The victim then reported that the man turned his attention to a woman and child on the bus, telling the woman to tell the child to stop looking at him. The man then pulled out a pistol and held it up, pointing it at the woman and child.

The victim also said when he confronted the man about the gun, he saw him produce a bag of what looked like crystal meth and eat from it. The victim then told the driver to stop the bus.

The man then began to "trip out" and the victim got off the bus. He told officers that when he turned back, the man had moved to the front and pointed the gun at him, firing a single round which grazed his left hip. The victim ran from the scene and the suspect then fled the scene on a scooter.

The suspect was described to police as an older Black male with a gray mini-afro and a teardrop tattoo under his left eye.

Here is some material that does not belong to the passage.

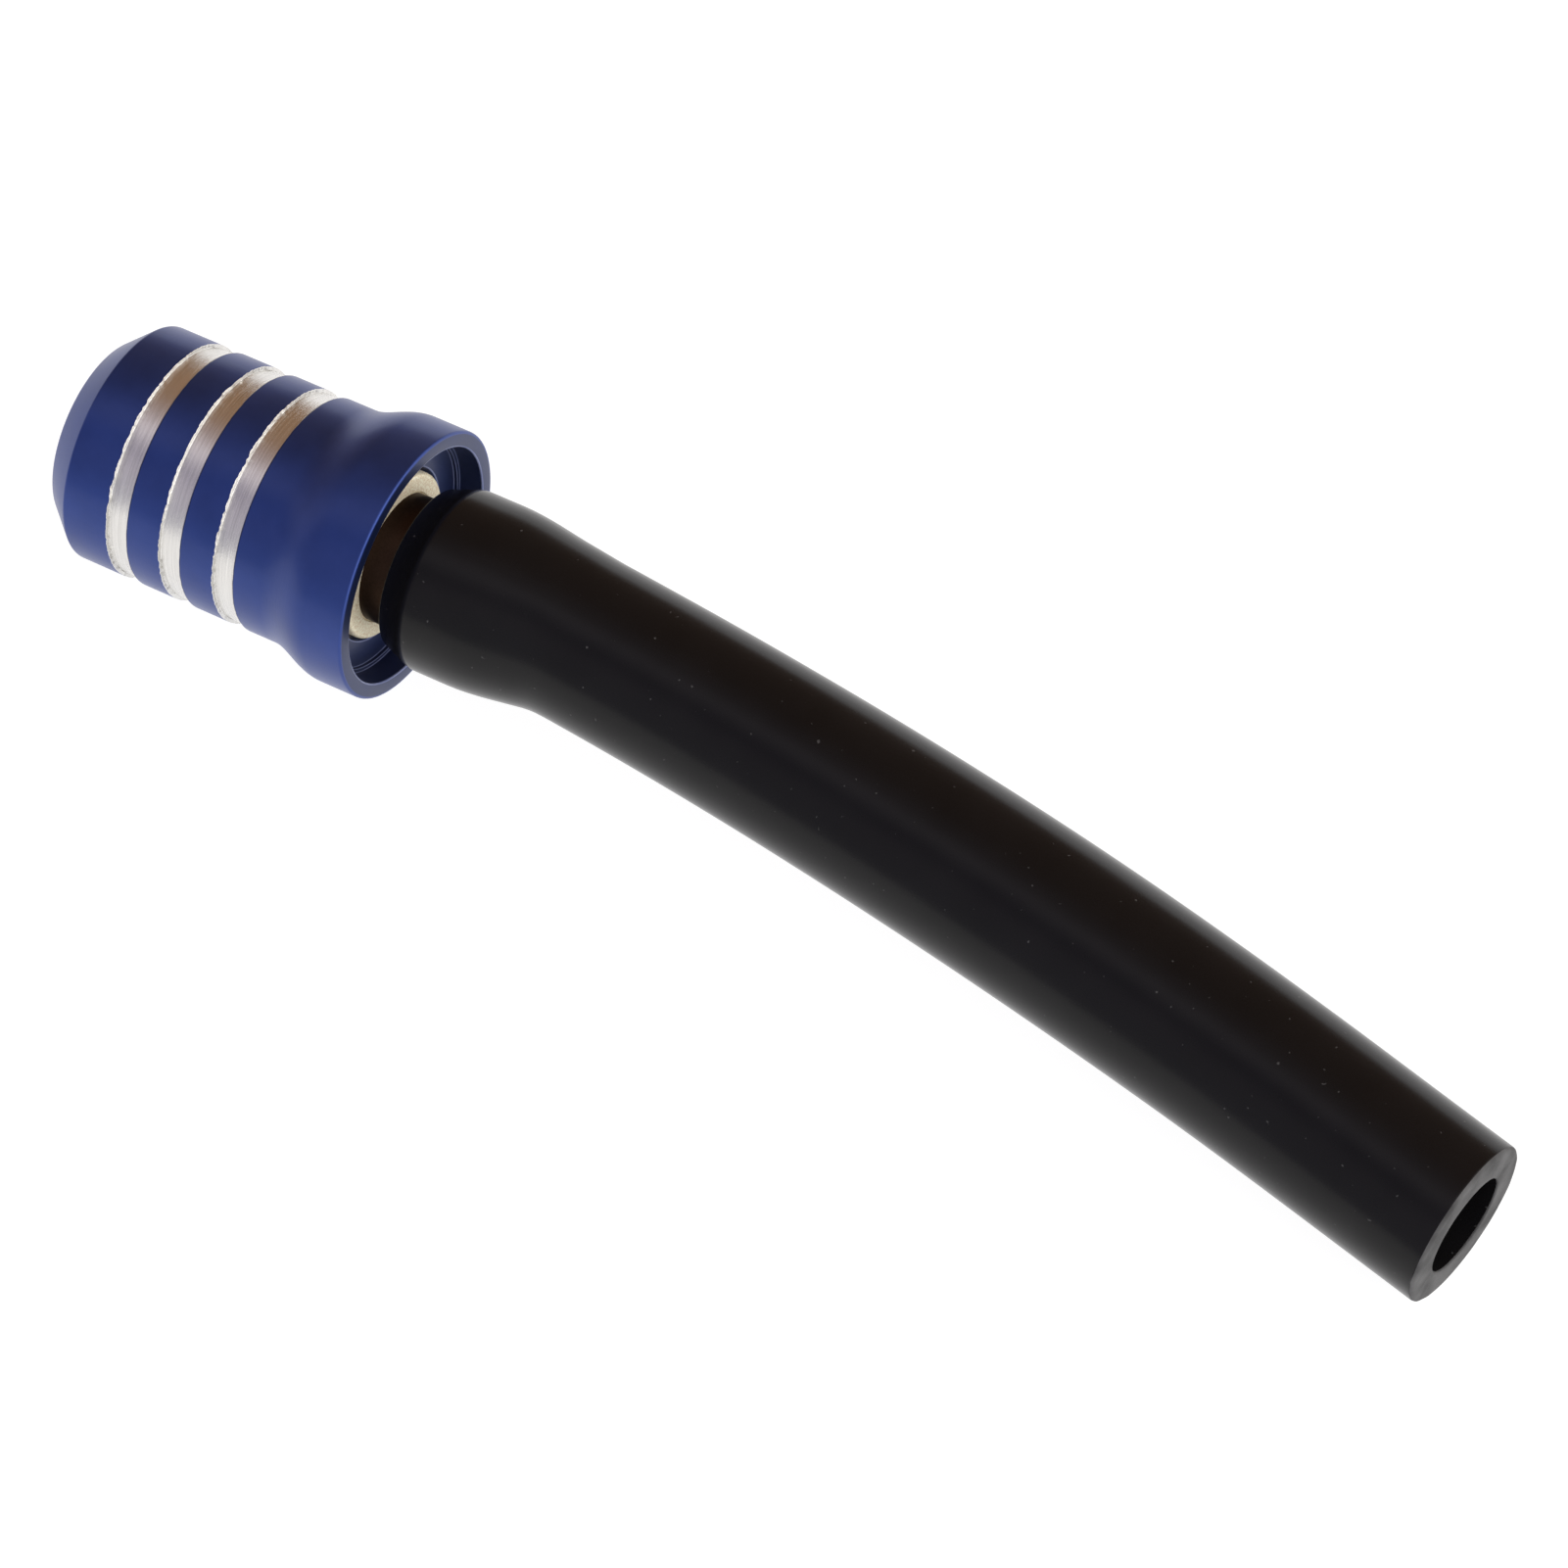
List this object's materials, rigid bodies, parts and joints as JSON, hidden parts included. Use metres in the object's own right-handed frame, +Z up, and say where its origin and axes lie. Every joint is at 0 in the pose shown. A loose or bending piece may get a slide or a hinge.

He had been seen wearing a black and gray hoodie, black pants, shoes and a fanny pack.

Less than 11 hours later, police responded to the Austin Public Library on W. Cesar Chavez Street just after 1 p.m. in reference to multiple calls about someone who had been shot in the bathroom and the suspect had been standing on the toilet seat.

Surveillance footage showed the victim fleeing the sixth floor bathroom and a suspect, described as an older Black man in a gray hoodie, exiting the same bathroom. More footage showed the same suspect boarding a CapMetro bus heading west on Cesar Chavez.

Police informed CapMetro about the situation, and the transit agency was able to find the suspect had gotten off the bus in the 3900 block of S. Lamar and was seen walking through a parking lot.

A police sergeant found a man matching the suspect's description at a nearby Starbucks. The man was detained, and the sergeant reported finding a bag by him that had a handgun and narcotics inside.

Police also determined based on video and still photos that the suspect in both shootings that day was the same person.

Police spoke with the detained man and learned he had initially lied about his identity, positively identifying him instead as Keene, arrest paperwork says. 

Keene allegedly told police he had been involved in an altercation where a man and the bus driver told him to get off a bus, and that he had shot the man. He also reportedly told police that he had used the same gun to shoot the second person at the library.

The Source: Information in this report comes from arrest paperwork and Travis County court/jail records.